J'ai également choisi d'étudier à l’École urbaine car je pouvais suivre un parcours recherche. Je savais que je voulais que mon master aille au-delà d'une formation professionnelle, mais aussi que je ne me sentirais pas à l'aise dans un master de recherche axé exclusivement sur l'économie, la sociologie, les sciences politiques ou l'histoire. La voie de la recherche m'offrait un moyen de conserver ces deux aspects.
• Pouvez-vous nous parler de votre mémoire de recherche et nous expliquer pourquoi vous avez choisi ce sujet ?
Dans mon mémoire de master, j'ai étudié la création de "jumeaux numériques urbains" et les tentatives de mise en œuvre de ces dispositifs dans la pratique. Ces "jumeaux", définis au sens large, sont des modèles numériques 3D complets d'une zone urbaine, sur lesquels des données actualisées (allant de la consommation d'énergie aux flux de circulation en passant par la pollution de l'air) peuvent être cartographiées. L'idée est que ces modèles peuvent être utilisés pour simuler différents scénarios et informer une politique urbaine plus "scientifique" - pensez à SimCity, mais en vrai. Bien sûr, comme vous pouvez le deviner, il s'agit d'un idéal plus ou moins utopique (ou dystopique) qui n'est pas si facile à mettre en pratique. Néanmoins, un certain nombre d'autorités locales et d'entreprises technologiques ont travaillé d'arrache-pied ces dernières années pour faire des jumeaux numériques urbains une réalité.
Ainsi, alors que d'importants capitaux politiques et économiques sont mobilisés au service de ce projet, mon objectif était de comprendre, au-delà du battage médiatique, comment ces capitaux étaient dépensés et à quelles fins. À travers la construction de ces technologies, comment les agendas, les intérêts et les imaginaires des acteurs urbains évoluent-ils ? Comment les réseaux de gouvernance urbaine sont-ils remodelés ? En fin de compte, je considère que ma thèse contribue à un corpus plus large de littérature qui identifie et critique la prédominance de l'"innovation" en tant que paradigme de la gouvernance urbaine. En regardant constamment vers l'avenir comme source de solutions, nous risquons de négliger les façons dont nous pouvons nous engager avec ce que nous avons déjà, maintenant.
• Parlez-nous également de votre travail sur le terrain : où êtes-vous allé ?
J'ai mené des recherches sur trois sites et acteurs principaux : Rennes Métropole, la Communauté d'Agglomération Paris-Saclay et Dassault Systèmes.
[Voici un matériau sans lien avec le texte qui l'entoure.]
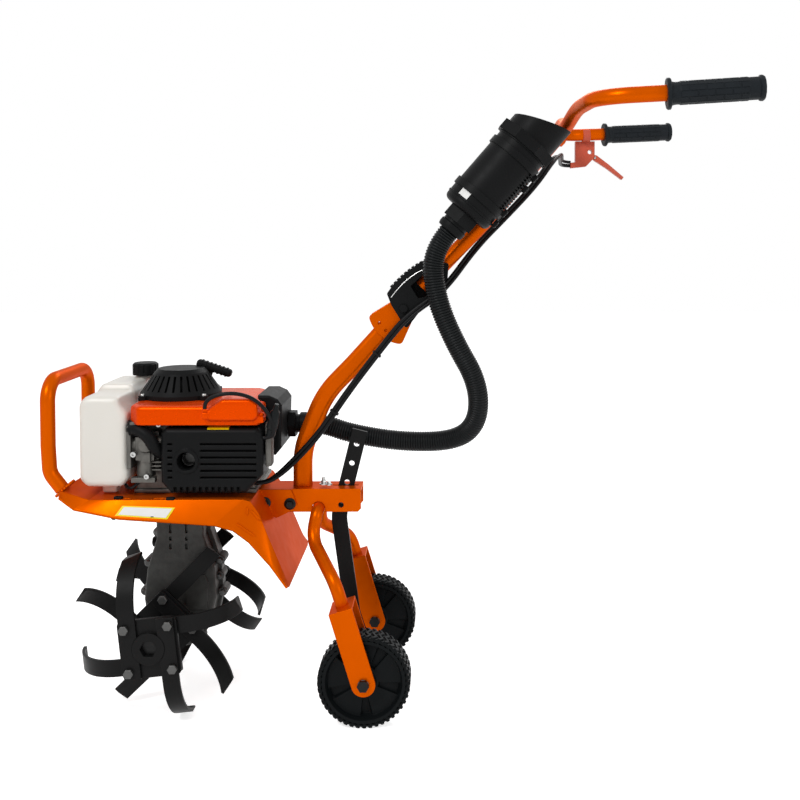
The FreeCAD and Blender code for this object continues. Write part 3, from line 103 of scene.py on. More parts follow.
def white_for_camera(tree, shown, otherwise):
    """Mix two shaders: the first for camera, glossy and transmission rays."""
    path = tree.nodes.new("ShaderNodeLightPath")
    first = tree.nodes.new("ShaderNodeMath")
    total = tree.nodes.new("ShaderNodeMath")
    first.operation = total.operation = "ADD"
    total.use_clamp = True
    mix = tree.nodes.new("ShaderNodeMixShader")
    tree.links.new(path.outputs["Is Camera Ray"], first.inputs[0])
    tree.links.new(path.outputs["Is Glossy Ray"], first.inputs[1])
    tree.links.new(first.outputs[0], total.inputs[0])
    tree.links.new(path.outputs["Is Transmission Ray"], total.inputs[1])
    tree.links.new(total.outputs[0], mix.inputs[0])
    tree.links.new(otherwise, mix.inputs[1])
    tree.links.new(shown, mix.inputs[2])
    return mix.outputs[0]


def make_world():
    """Even light on the machine, and white behind it."""
    bpy.context.scene.view_settings.view_transform = "Standard"
    world = bpy.data.worlds.new("studio")
    bpy.context.scene.world = world
    world.use_nodes = True
    tree = world.node_tree
    soft = tree.nodes["Background"]
    white = tree.nodes.new("ShaderNodeBackground")
    for background, strength in ((soft, SOFT_LIGHT), (white, 1.0)):
        background.inputs["Color"].default_value = (1, 1, 1, 1)
        background.inputs["Strength"].default_value = strength
    tree.links.new(white_for_camera(tree, white.outputs[0], soft.outputs[0]),
                   tree.nodes["World Output"].inputs["Surface"])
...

Rennes et Paris-Saclay sont des territoires qui ont passé un certain nombre d'années à construire un jumeau numérique de leur territoire, et Dassault Systèmes est un fournisseur de logiciels de conception assistée par ordinateur (CAO) qui a beaucoup travaillé avec les deux entités susmentionnées pour vendre des jumeaux numériques urbains.
J'ai choisi ces cas parce qu'il était important pour moi de comprendre comment ces outils étaient construits du point de vue de l'utilisateur final et du fournisseur, ainsi que de voir comment ces acteurs interagissent en tant que sorte d'écosystème. Pour chaque cas, ma recherche a comporté des entretiens semi-structurés, des observations (d'événements promotionnels, de réunions du conseil, etc.) et une recherche documentaire pour reconstruire la trajectoire historique de chaque acteur.
pouvez-vous nous en dire plus sur votre thèse et sur vos projets futurs ?
Dans le cadre de mon doctorat, que j'effectue au Centre d'études européennes et de politique comparée (CEE), j'ai l'intention de poursuivre les recherches entamées dans mon mémoire de maîtrise, mais avec un objectif légèrement différent et une portée élargie - mon projet actuel consiste à étudier les efforts déployés par les villes pour développer et mettre en œuvre l'IA générative en tant qu'outil de gouvernance de l'environnement.
De manière générale, je m'intéresse à ce qui se passe lorsque la nature urbaine est encadrée et traitée comme un système qui peut être connu et gouverné à l'aide de données synthétiques. À travers les subjectivités, les coalitions et les structures qui peuvent se former, qu'arrive-t-il aux politiques environnementales locales lorsque cette promesse prend racine ? Quelles voies d'action sont créées et lesquelles sont exclues ? Comme pour mon mémoire de maîtrise, j'envisage d'étudier le cycle de vie de ces outils, afin de voir comment ils interagissent avec la gouvernance urbaine au-delà de leurs effets fonctionnels explicites.